Reles claimed that Ashkenas had made a deal with Special Prosecutor Thomas E. Dewey in his war on the underworld, and had been supplying information about Louis “Lepke” Buchalter’s infiltration of the labor unions in Manhattan. Lepke, then public enemy number one and never a man to allow witnesses to remain around to testify, had ordered his execution.
As former Brooklyn D.A. Burton B. Turkus and newspaperman Sid Feder recounted in their 1951 book, Murder, Inc., “the Lithuanian-American taxi man had become overly ambitious. He had run up to the Catskills to do a little investigating on his own. His body was found near the entrance to a resort hotel. It had slumped through the open door of his hack and was draped across the running board. The feet were still inside; the head was in the dust of the mountain road.”
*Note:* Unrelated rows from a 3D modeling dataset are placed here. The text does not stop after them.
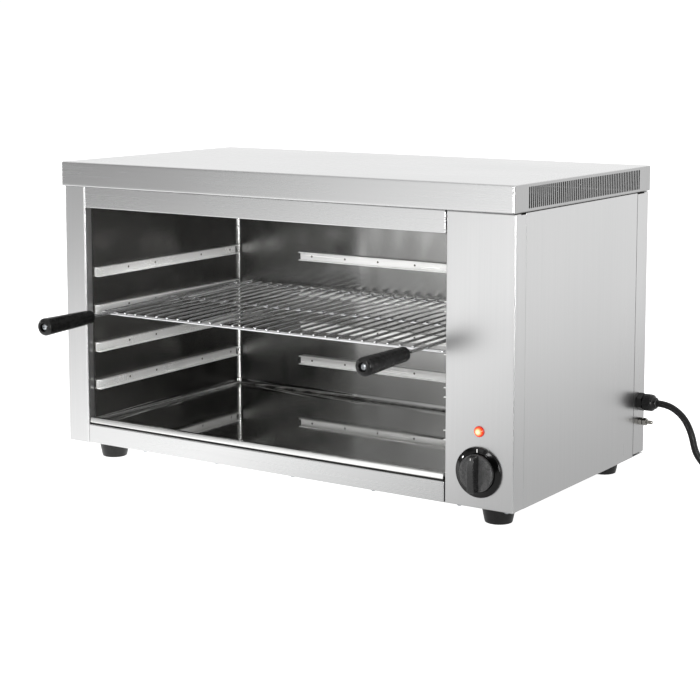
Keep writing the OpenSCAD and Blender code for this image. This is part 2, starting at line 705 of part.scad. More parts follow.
module internal_wires() placed() color("firebrick") {
  r = 1.6;
  past = 0.3;
  pin_x = element_end + bush_l / 2 + pin_l + past + r;
  tab_y = regulator_b + tab_l + past;
  lamp_y = body_f + lamp_body_l + 6 + past;
  block_top = sheet + block_h + past;
  tab = [for (t = tab_at) [knob_x + t[0], tab_y, knob_z + t[1]]];
  // From the first element down to the regulator
  drop_x = pin_x + 12;
  wire([[pin_x - r, leg_y[0], element_z], [drop_x, leg_y[0], element_z], [drop_x, tab_y + 12, element_z],
    [drop_x, tab_y + 12, tab[0][2]], [tab[0][0], tab_y + 12, tab[0][2]], tab[0]], r);
  // From one element to the next
  for (i = [1, 3]) wire([[pin_x - r, leg_y[i], element_z], [pin_x + 4, leg_y[i], element_z],
    [pin_x + 4, leg_y[i + 1], element_z], [pin_x - r, leg_y[i + 1], element_z]], r);
  // From the last element to the terminal block
  wire([[pin_x - r, leg_y[5], element_z], [block_x + 30, leg_y[5], element_z], [block_x + 30, leg_y[5], 60],
    [block_x + 30, block_y + 17, 60], [block_x + 30, block_y + 17, block_top]], r);
  // From the lamp to the regulator, and from the lamp to the terminal block
  wire([[knob_x - 2.5, lamp_y, lamp_z], [knob_x - 2.5, tab_y + 20, lamp_z], [tab[1][0], tab_y + 20, lamp_z],
    [tab[1][0], tab_y + 20, tab[1][2]], tab[1]], r);
  wire([[knob_x + 2.5, lamp_y, lamp_z], [knob_x + 2.5, lamp_y + 12, lamp_z],
    [knob_x + 30, lamp_y + 12, lamp_z], [knob_x + 30, lamp_y + 12, 20], [knob_x + 30, block_y - 14, 20],
    [block_x + 40, block_y - 14, 20], [block_x + 40, block_y - past, 20]], r);
  // From the regulator to the terminal block
  wire([tab[2], [tab[2][0], tab_y + 34, tab[2][2]], [tab[2][0], tab_y + 34, 12],
    [tab[2][0], block_y - 24, 12], [block_x + 20, block_y - 24, 12], [block_x + 20, block_y - past, 12]], r);
  // From the terminal block to the earth stud
  wire([[block_x + block_w + past, block_y + 12, 12], [block_x + block_w + 7, block_y + 12, 12],
    [block_x + block_w + 7, block_y + 12, stud_z], [block_x + block_w + 7, stud_y, stud_z],
    [body_r - sheet - stud_inner - past, stud_y, stud_z]], r);
}

// The cord's sheath inside the machine, from the gland to the terminal block
module inner_lead() placed() color([0.1, 0.1, 0.1]) {
  x = block_x + 41;
  wire([[body_r - sheet - 12 - slip, gland_y, gland_z], [x, gland_y, gland_z], [x, block_y + 17, gland_z],
    [x, block_y + 17, sheet + block_h + slip]], cord_r);
}

// ---- Earth stud and cable gland ----

// A turned neck just past the nuts marks off the free end, which takes the bonding lead's clamp
module earth_stud() placed() color("silver") {
  x0 = body_r - sheet - stud_inner;
  rod_x([x0, stud_y, stud_z], stud_d / 2, stud_neck_x - x0);
  rod_x([stud_neck_x - eps, stud_y, stud_z], stud_neck_r, stud_neck_l + 2 * eps);
  rod_x([stud_neck_x + stud_neck_l, stud_y, stud_z], stud_d / 2,
    body_r + stud_len - stud_neck_x - stud_neck_l);
}

module earth_nuts() placed() color("silver") {
  bore = stud_d / 2 + shaft_gap;
  inner = body_r - sheet - nut_h;
  nut_x([inner, stud_y, stud_z], nut_r, bore, nut_h);
  nut_x([body_r, stud_y, stud_z], nut_r, bore, nut_h);
  for (x = [body_r + nut_h, body_r + nut_h + washer_h + washer_gap]) difference() {
    rod_x([x, stud_y, stud_z], washer_r, washer_h);
    rod_x([x - 1, stud_y, stud_z], bore, washer_h + 2);
  }
  nut_x([stud_neck_x - nut_h, stud_y, stud_z], nut_r, bore, nut_h);
}

module cable_gland() placed() color([0.06, 0.06, 0.06])
  translate([body_r, gland_y, gland_z]) rotate([0, 90, 0]) {
  translate([0, 0, -sheet - 12]) cylinder(d = gland_thread_d, h = sheet + 12 + eps);
  cylinder(d = gland_d, h = gland_hex_l, $fn = 6);
  translate([0, 0, gland_hex_l]) cylinder(d = gland_d - 5, h = 1);
  translate([0, 0, gland_hex_l + 1]) difference() {
    cylinder(d = gland_d - 1, h = gland_nut_l - gland_hex_l - 1);
    for (a = [0 : 30 : 330])
      rotate([0, 0, a]) translate([gland_d / 2 + 0.4, 0, -1]) cylinder(r = 1.6, h = 12);
  }
  translate([0, 0, gland_nut_l]) cylinder(d1 = gland_d - 4, d2 = cord_d + 5, h = gland_out - gland_nut_l);
}

module gland_locknut() placed() color([0.06, 0.06, 0.06])
  nut_x([body_r - sheet - 5, gland_y, gland_z], 14.5, gland_thread_d / 2 + shaft_gap, 5);

// ---- Feet and screws ----

module foot(i) placed() color([0.07, 0.07, 0.07])
  translate([foot_at[i][0], foot_at[i][1], -foot_h]) difference() {
  cylinder(d1 = foot_bottom_d, d2 = foot_top_d, h = foot_h, $fn = 64);
  translate([0, 0, -1]) cylinder(d = foot_screw_d + 2 * hole_gap, h = foot_h + 2);
  translate([0, 0, -1]) cylinder(d = foot_sink_d, h = foot_sink_h + 1);
}
module foot_front_left() foot(0);
module foot_front_right() foot(1);
module foot_rear_left() foot(2);
module foot_rear_right() foot(3);

module foot_screws() placed() color("silver") for (p = foot_at)
  translate([p[0], p[1], -foot_h + foot_sink_h])
    pan_screw(foot_h - foot_sink_h + sheet + 8, foot_screw_d, 10, 3);

module base_screws() placed() color("silver") for (p = base_screw_at) translate([p[0], p[1], 0]) pan_screw();

module rear_screws() placed() color("silver") for (x = rear_screw_x, z = rear_screw_z)
  translate([x, body_b, z]) rotate([90, 0, 0]) pan_screw();

// ---- Mains cord ----

// The direction of the route at each of its points
function along(p, i) =
  let (d = p[min(i + 1, len(p) - 1)] - p[max(i - 1, 0)]) d / norm(d);
function ring(c, d, r) =
  let (s = cross(d, [0, 1, 0]), u = norm(s) > 0.2 ? s / norm(s) : [0, 0, 1], v = cross(d, u))
  [for (k = [0 : tube_sides - 1]) c + r * (cos(360 * k / tube_sides) * u + sin(360 * k / tube_sides) * v)];

module tube(p, r) {
  n = len(p);
  m = tube_sides;
  polyhedron(
    points = [for (i = [0 : n - 1]) each ring(p[i], along(p, i), r)],
    faces = concat(
      [[for (k = [0 : m - 1]) k]],
      [for (i = [0 : n - 2], k = [0 : m - 1])
        [i * m + k, (i + 1) * m + k, (i + 1) * m + (k + 1) % m, i * m + (k + 1) % m]],
      [[for (k = [m - 1 : -1 : 0]) (n - 1) * m + k]]
    )
  );
}

module mains_cord() color([0.08, 0.08, 0.08]) {
  tube(lead_points, cord_r);
  tube(tail_points, cord_r);
}

module cord_coil() color([0.08, 0.08, 0.08]) translate([coil_c[0], coil_c[1], 0]) {
  rotate_extrude() translate([coil_r_in, 0]) square([coil_r_out - coil_r_in, coil_h]);
  rotate([0, 0, -90]) rotate_extrude(angle = 180)
    translate([coil_r_out - eps, 0]) square([coil_r_last - coil_r_out, coil_h]);
}

// The tie's strap goes over the coil, down both of its sides
module cord_tie() color([0.15, 0.15, 0.15]) translate([coil_c[0], coil_c[1], 0]) {
  outer = -coil_r_out - slip;
  inner = slip - sqrt(pow(coil_r_in, 2) - pow(tie_w / 2, 2));
  for (x = [outer - tie_t, inner]) slab([x, x + tie_t], [-tie_w / 2, tie_w / 2], [0, coil_h + tie_t]);
  slab([outer - tie_t, inner + tie_t], [-tie_w / 2, tie_w / 2], [coil_h, coil_h + tie_t]);
}

module plug() color([0.08, 0.08, 0.08]) translate(plug_at) rotate([0, -90, 0]) {
  cylinder(d1 = cord_d + 1.5, d2 = cord_d + 7, h = plug_neck_l);
  translate([-plug_h / 2, -plug_w / 2, plug_neck_l - eps]) cube([plug_h, plug_w, plug_l]);
  // Two slanting pins and the earth pin
  translate([0, 0, plug_neck_l + plug_l]) {
    for (s = [-1, 1]) translate([3, s * 7.9, 0]) rotate([0, 0, s * 30]) translate([-3.1, -0.8, -eps])
      cube([6.2, 1.6, pin_out]);
    translate([-10, -0.8, -eps]) cube([6.2, 1.6, pin_out]);
  }
}

base_pan();
left_side_panel();
right_side_panel();
rear_panel();
lid();
front_lintel();
front_sill();
control_panel();
cavity_left_wall();
cavity_right_wall();
cavity_back_wall();
cavity_ceiling();
cavity_floor();
left_rail_1();
left_rail_2();
left_rail_3();
left_rail_4();
right_rail_1();
right_rail_2();
right_rail_3();
right_rail_4();
back_rail_1();
back_rail_2();
back_rail_3();
back_rail_4();
crumb_tray();
rack_grid();
left_grip();
right_grip();
grip_screws();
heating_element_1();
heating_element_2();
heating_element_3();
element_hangers();
element_bushes();
energy_regulator();
regulator_screws();
regulator_shaft();
knob_bezel();
control_knob();
pilot_lamp_lens();
pilot_lamp_body();
terminal_block();
internal_wires();
inner_lead();
earth_stud();
earth_nuts();
cable_gland();
gland_locknut();
foot_front_left();
foot_front_right();
foot_rear_left();
foot_rear_right();
foot_screws();
base_screws();
rear_screws();
mains_cord();
cord_coil();
cord_tie();
plug();
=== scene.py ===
"""Dresses the counter-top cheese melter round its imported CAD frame.

Meshes are drawn in millimetres in the part's own frame (+X to the user's right, +Y away from the user, +Z up,
origin on the floor under the middle of the machine) and turned into metres as each piece is finished.
"""

import logging
import math
from collections.abc import Callable, Iterable, Sequence
from dataclasses import dataclass, replace
from enum import Enum

import bmesh
import bpy
from mathutils import Matrix, Vector


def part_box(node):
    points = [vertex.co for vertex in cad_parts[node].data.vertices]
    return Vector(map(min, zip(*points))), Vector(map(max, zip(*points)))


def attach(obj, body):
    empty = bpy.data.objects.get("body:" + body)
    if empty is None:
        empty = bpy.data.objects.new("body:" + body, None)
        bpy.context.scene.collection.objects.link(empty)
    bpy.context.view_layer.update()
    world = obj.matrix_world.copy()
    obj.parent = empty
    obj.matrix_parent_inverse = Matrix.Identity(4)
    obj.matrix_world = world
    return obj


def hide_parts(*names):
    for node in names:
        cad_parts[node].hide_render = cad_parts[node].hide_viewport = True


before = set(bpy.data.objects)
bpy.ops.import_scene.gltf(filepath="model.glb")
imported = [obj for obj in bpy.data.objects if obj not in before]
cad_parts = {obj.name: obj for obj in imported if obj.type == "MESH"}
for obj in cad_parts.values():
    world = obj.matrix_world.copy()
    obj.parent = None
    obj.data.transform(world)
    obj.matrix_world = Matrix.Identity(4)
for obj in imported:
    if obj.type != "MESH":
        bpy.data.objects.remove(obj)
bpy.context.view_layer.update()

LOG = logging.getLogger("cheese_melter")
MM = 0.001
SHARP_ANGLE = math.radians(32)
SHEET = 1.2       # thickness of the steel sheet
BEND = 2.0        # outer radius of a fold in it
CABINET = "cabinet"
RACK = "rack"
TRAY = "crumb_tray"
KNOB = "knob"


# ---- Places taken from the frame ----


def node_box(node: str) -> tuple[Vector, Vector]:
    """Gives a CAD node's lowest and highest corners.

    Args:
        node: Name of the CAD node.

    Returns:
        The two corners, in millimetres.
    """
    low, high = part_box(node)
    return low / MM, high / MM


def node_islands(node: str) -> list[tuple[Vector, Vector]]:
    """Finds the separate solids of a CAD node, such as the screws of one group.

    Args:
        node: Name of the CAD node.

    Returns:
        The lowest and highest corner of each solid, in millimetres.
    """
    mesh = bmesh.new()
    mesh.from_mesh(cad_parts[node].data)
    bmesh.ops.remove_doubles(mesh, verts=mesh.verts, dist=1e-6)
    left = set(mesh.verts)
    boxes = []
    while left:
        stack = [left.pop()]
        low, high = Vector((1e9,) * 3), Vector((-1e9,) * 3)
        while stack:
            vert = stack.pop()
            low = Vector(map(min, low, vert.co))
            high = Vector(map(max, high, vert.co))
            for edge in vert.link_edges:
                other = edge.other_vert(vert)
                if other in left:
                    left.remove(other)
                    stack.append(other)
        boxes.append((low / MM, high / MM))
    mesh.free()
    return sorted(boxes, key=lambda box: tuple(round(value, 2) for value in box[0]))


# ---- Finishes ----


def linear(hex_colour: str) -> tuple[float, float, float, float]:
    """Turns an sRGB hex colour into linear values.

    Args:
        hex_colour: A colour such as "#C8C8C6".

    Returns:
        Linear red, green, blue and an alpha of 1.
    """
    def channel(value: float) -> float:
        """Turns one channel."""
        return value / 12.92 if value <= 0.04045 else ((value + 0.055) / 1.055) ** 2.4

    red, green, blue = (channel(int(hex_colour[i:i + 2], 16) / 255) for i in (1, 3, 5))
    return red, green, blue, 1.0


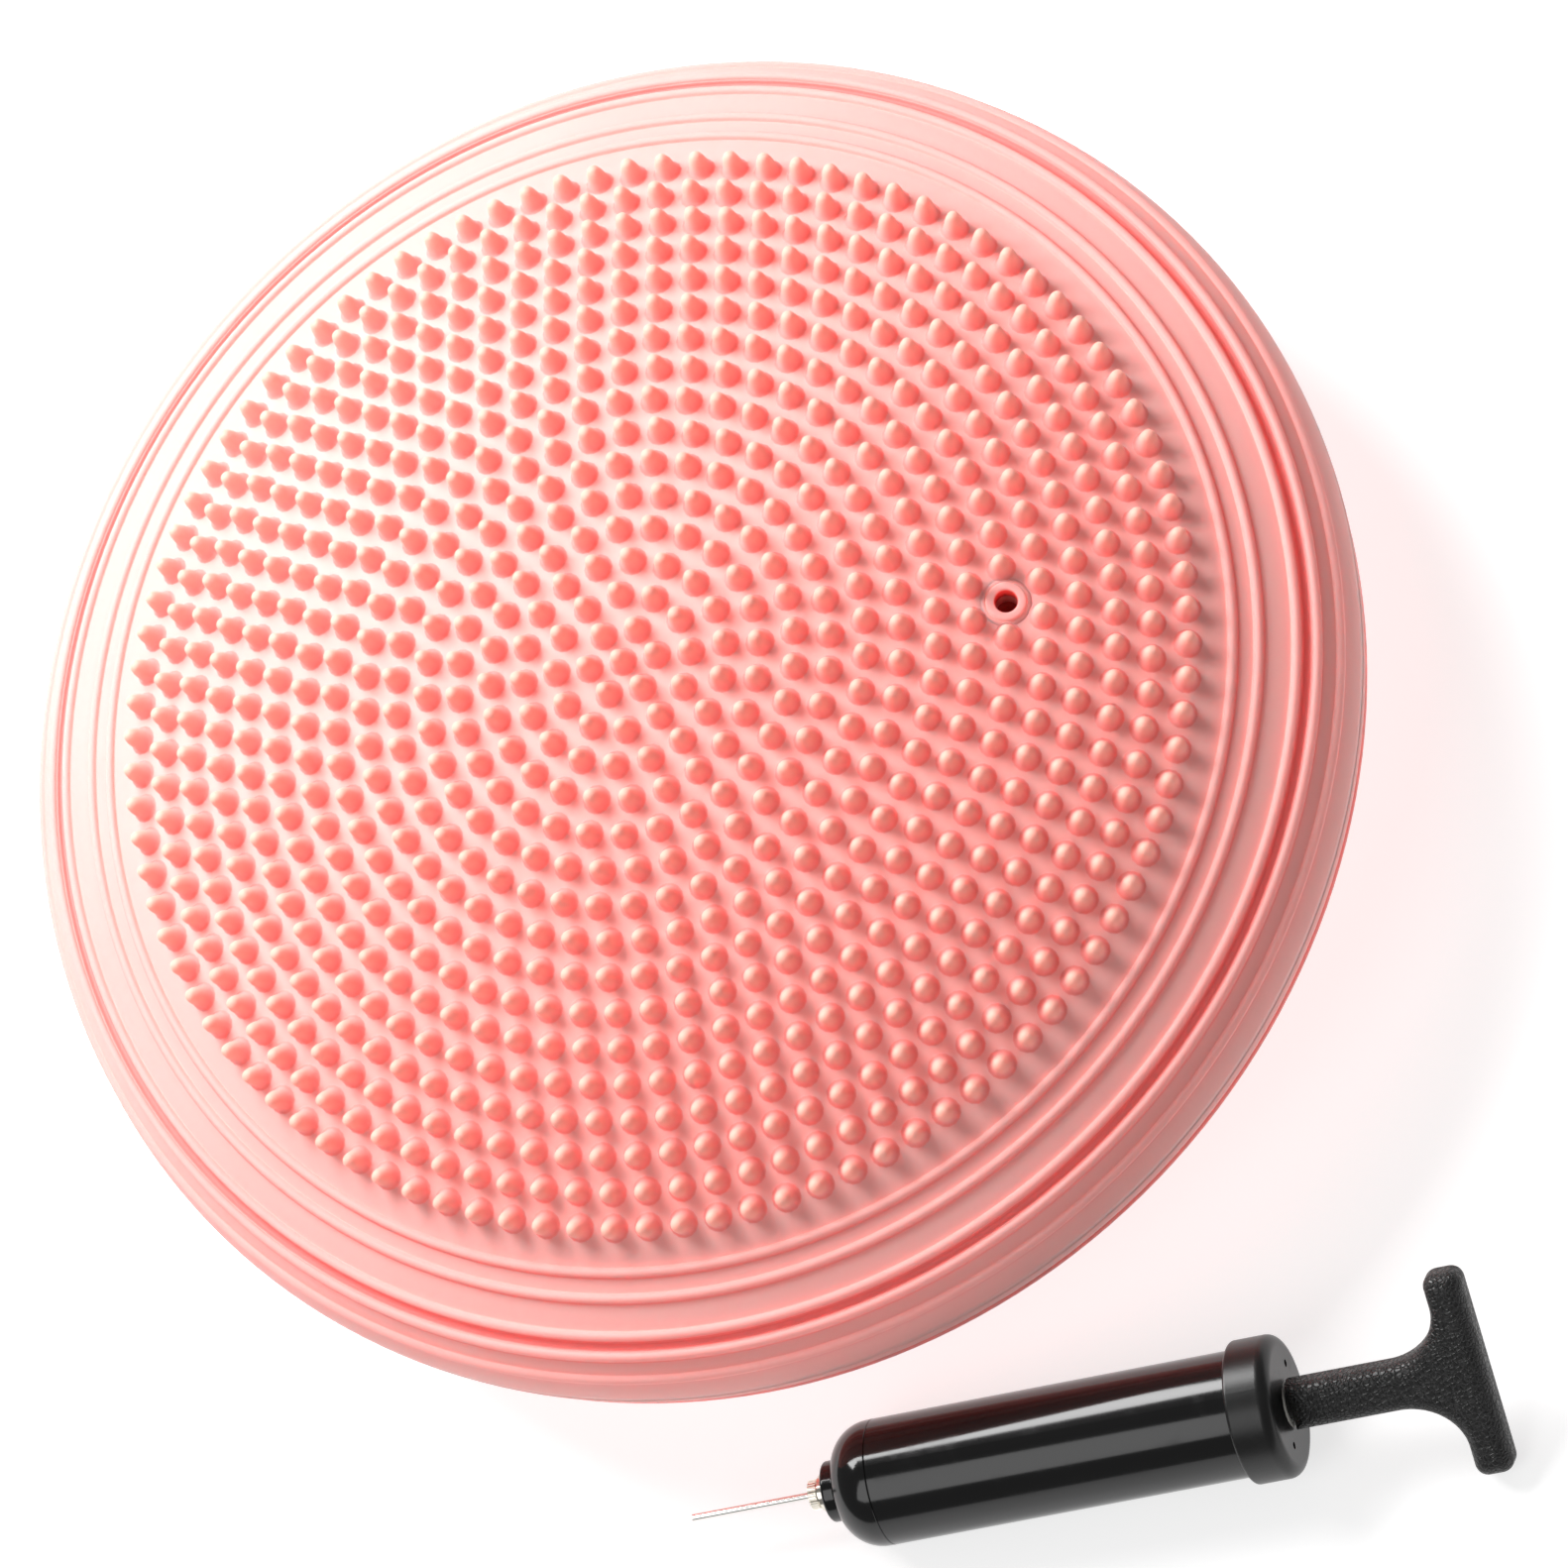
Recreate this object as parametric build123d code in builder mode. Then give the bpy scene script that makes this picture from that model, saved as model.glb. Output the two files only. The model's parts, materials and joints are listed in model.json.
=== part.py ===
from build123d import *
from math import asin, atan, atan2, cos, degrees, pi, radians, sin, sqrt
import os

# Balance dome trainer: an inflatable cushion with a studded dome, and the ball
# pump that belongs to it. Millimetres, +Z up. The origin is the centre of the
# flat patch the cushion lies on. +X runs along the pump, from needle to handle,
# and passes under the cushion's valve. Every piece is shown at rest.

# ---- cushion: driving sizes ----
cushion_radius = 165.0
crown_height = 95.0
flattening = 5.0
shoulder_radius = 16.09
shell_wall = 3.0

# ---- cushion: moulded rim beads and channel, by distance in from the rim ----
bead_radius = 1.25
inner_bead_inset = 25.0
second_bead_inset = 19.4
third_bead_inset = 11.3
shoulder_bead_inset = 7.0
side_bead_inset = 2.7
bead_stand = 0.15
channel_radius = 0.9
channel_inset = 9.1

# ---- cushion: studs ----
studs_per_ring_step = 6
stud_pitch = 8.33
stud_margin = 6.0
stud_base_radius = 3.0
stud_tip_radius = 1.75
stud_height = 5.8
stud_shoulder = 4.3
stud_root = 1.0
even_ring_turn = 2.5

# ---- cushion: inflation valve ----
valve_ring = 11
valve_mouth_radius = 2.7
valve_mound_radius = 4.9
valve_mound_height = 0.8
housing_flange_radius = 12.0
housing_flange_thickness = 2.0
housing_radius = 8.0
housing_length = 20.0
mouth_depth = 4.0
core_radius = 5.0
core_length = 13.0
core_exit_radius = 3.2
core_dimple_radius = 1.6
core_dimple_depth = 1.6
slit_length = 2.6
slit_width = 0.3
slit_depth = 8.0

# ---- pump: driving sizes ----
barrel_radius = 15.0
barrel_wall = 2.0
barrel_length = 89.0
cap_flange_radius = 17.0
cap_flange_length = 11.0
nose_length = 14.0
spigot_length = 8.0
edge_round = 0.8
cap_back_round = 3.0
seam_chamfer = 0.2
pump_gap = 3.5
barrel_front_x = 20.0

# ---- pump: clearances ----
running_clearance = 0.05
stop_clearance = 0.5
piston_clearance = 1.5

# ---- pump: nose ----
nose_side = 1.5
nose_boss_radius = 7.3
nose_boss_length = 3.5
nose_ledge = 1.8
insert_radius = 4.6
insert_bore = 3.4
insert_length = 11.0
port_radius = 1.5
chamber_radius = 6.0
chamber_front = -1.0
plate_front = 2.0
plate_back = 4.0
plate_hole_radius = 0.8
plate_hole_circle = 3.2
flap_radius = 4.8
flap_thickness = 0.8
flap_stem_radius = 1.1
flap_bulb_radius = 1.4
flap_bulb_length = 1.2
seal_depth = 1.4
seal_width = 1.6
seal_front = 3.2

# ---- pump: rear cap ----
bushing_radius = 5.5
vent_radius = 0.9
vent_inset = 3.0
washer_bore = 6.5
washer_clearance = 0.6
washer_thickness = 2.5

# ---- pump: plunger ----
rod_radius = 3.5
piston_thickness = 4.0
piston_side_clearance = 0.4
cup_thickness = 3.0
cup_lip = 1.2
screw_head_radius = 3.5
screw_head_length = 2.0
screw_radius = 1.5
screw_reach = 10.0
rod_socket = 21.0

# ---- pump: handle ----
stem_half_width = 5.75
stem_straight = 25.0
handle_length = 48.0
bar_half_length = 25.5
bar_depth = 9.3
bar_corner = 3.0
flare_reach = 12.0
handle_thickness = 10.0
handle_round = 3.6

# ---- needle: a knurled collar with a wide back flange, and an open tube ----
collar_back_radius = 4.35
collar_back_length = 1.0
collar_groove_radius = 3.0
collar_groove_length = 0.7
collar_knurl_radius = 3.6
collar_knurl_length = 2.0
knurl_count = 30
knurl_depth = 0.25
needle_washer_radius = 4.0
needle_washer_thickness = 0.6
needle_thread_length = 7.0
needle_radius = 0.9
needle_bore = 0.55
needle_seat_radius = 1.1
needle_reach = 30.0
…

Gang members Allie Tannenbaum, Harry “Pittsburgh Phil” Strauss, and Irving “Big Gangi” Cohen were indicted for the murder. Tannenbaum, whose family owned a Loch Sheldrake resort, turned state’s evidence in this and other killings and escaped prosecution. Cohen was arrested while in hiding in California, where he had found work as a film extra. He was tried and acquitted in 1940 in the ice pick murder of slot machine custodian Walter Sage – whose body had floated to the surface of Swan Lake in July, 1937 – but never stood trial in the Ashkenas case. Strauss was ultimately executed for one of the hundreds of murders he was said to have committed as Murder, Inc.’s most accomplished killer, but he, too escaped prosecution in the brutal slaying of Irving Ashkenas.
Photo: The Paramount Manor Hotel outside Hurleyville was the last stop for jitney driver Irving Ashkenas, whose body was discovered there on Sept. 5, 1936.